In the 18th century an attempt was made to make the beck navigable from Bedale to the River Swale. The plan was abandoned owing to a lack of investment and in 1855 the railway was opened, which superseded the plans for a canal. The area below the weir and the sluice gate are still known as 'The Harbour'. The scheme was part of a grander plan to convert the Swale into a navigation from the River Ure up to Bedale, which involved installing a lock just west of Leeming village, known as Leeming Lock. The lock survived until it was blown up in the Second World War, though no-one knows if it was deliberate or accidental. The plan also meant diverting the watercourse that flows past Floodbridge Farm and now joins Bedale Beck further downstream than previously.
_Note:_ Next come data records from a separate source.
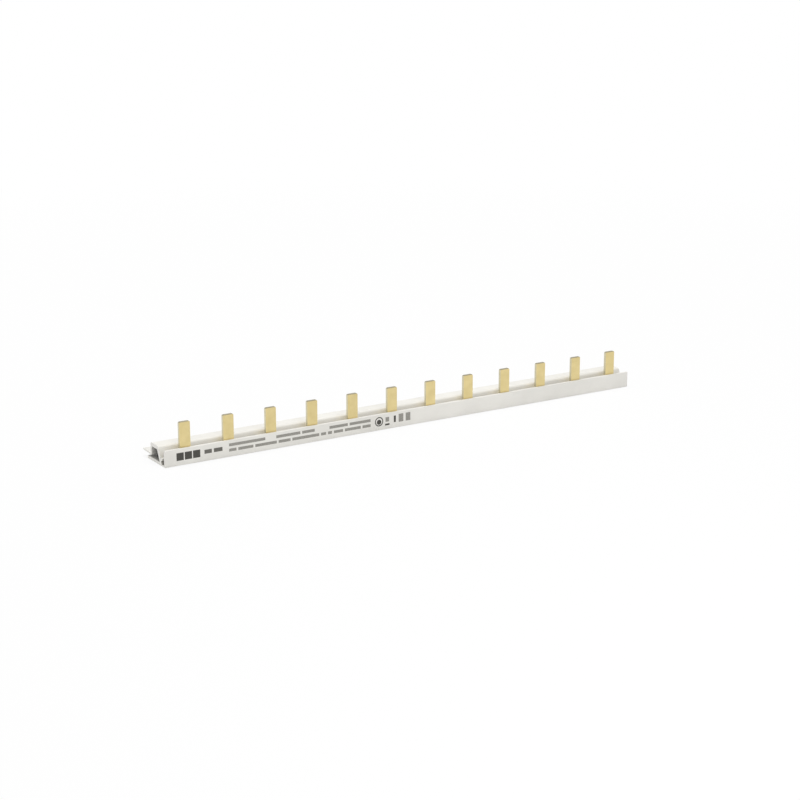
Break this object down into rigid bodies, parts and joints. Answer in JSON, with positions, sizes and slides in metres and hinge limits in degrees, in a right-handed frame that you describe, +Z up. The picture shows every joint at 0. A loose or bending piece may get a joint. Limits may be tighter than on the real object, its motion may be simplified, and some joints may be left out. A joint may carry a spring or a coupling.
{
  "type": "comb busbar",
  "caption": "Straight single-phase comb busbar: a stamped metal comb of flat upright contact blades held in an open-ended extruded plastic profile, for linking modular breakers.",
  "frame": {"origin": "middle of the bounding box's underside, on the bottom of the base plate", "axes": "+X along the row of blades, +Y from the front wall to the rear wing, +Z up along the blades"},
  "size_m": [0.2108, 0.0188, 0.016],
  "materials": {
    "profile_plastic": "satin warm grey-white extruded plastic",
    "comb_metal": "pale gold plated strip, rolled faces satin and stamped edges darker"
  },
  "bodies": {
    "root": {"insulating_profile": "profile_plastic", "contact_comb": "comb_metal"}
  },
  "joints": []
}
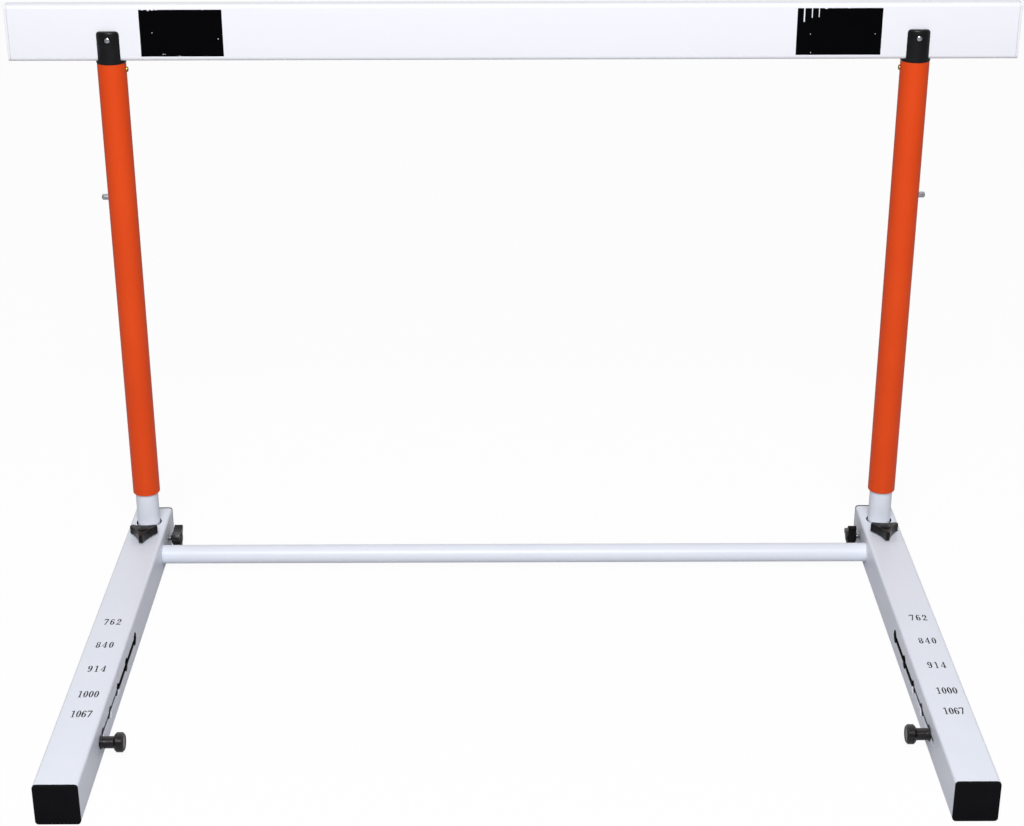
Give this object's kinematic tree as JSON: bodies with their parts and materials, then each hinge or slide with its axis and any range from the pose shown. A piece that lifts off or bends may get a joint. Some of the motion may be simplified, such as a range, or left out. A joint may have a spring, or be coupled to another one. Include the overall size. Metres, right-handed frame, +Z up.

Flooding on the beck has led to problems. In 1900 floodwaters undermined the trackbed of the railway line west of Bedale, causing a locomotive to derail and killing its fireman.

==Ecology==
Along with others that feed into the River Swale in Hambleton, Bedale Beck has been identified as having poor ecological quality and having too much sediment entering the water, which damages the habitat for fish, raises phosphate levels and contributes to flooding.

Both Bedale and Leeming have been identified as being the main receptors of flooding along the beck owing to their low-lying and flat nature (especially between Bedale and Leeming, which has been described as a 'level floodplain') in comparison to the rest of the beck's course.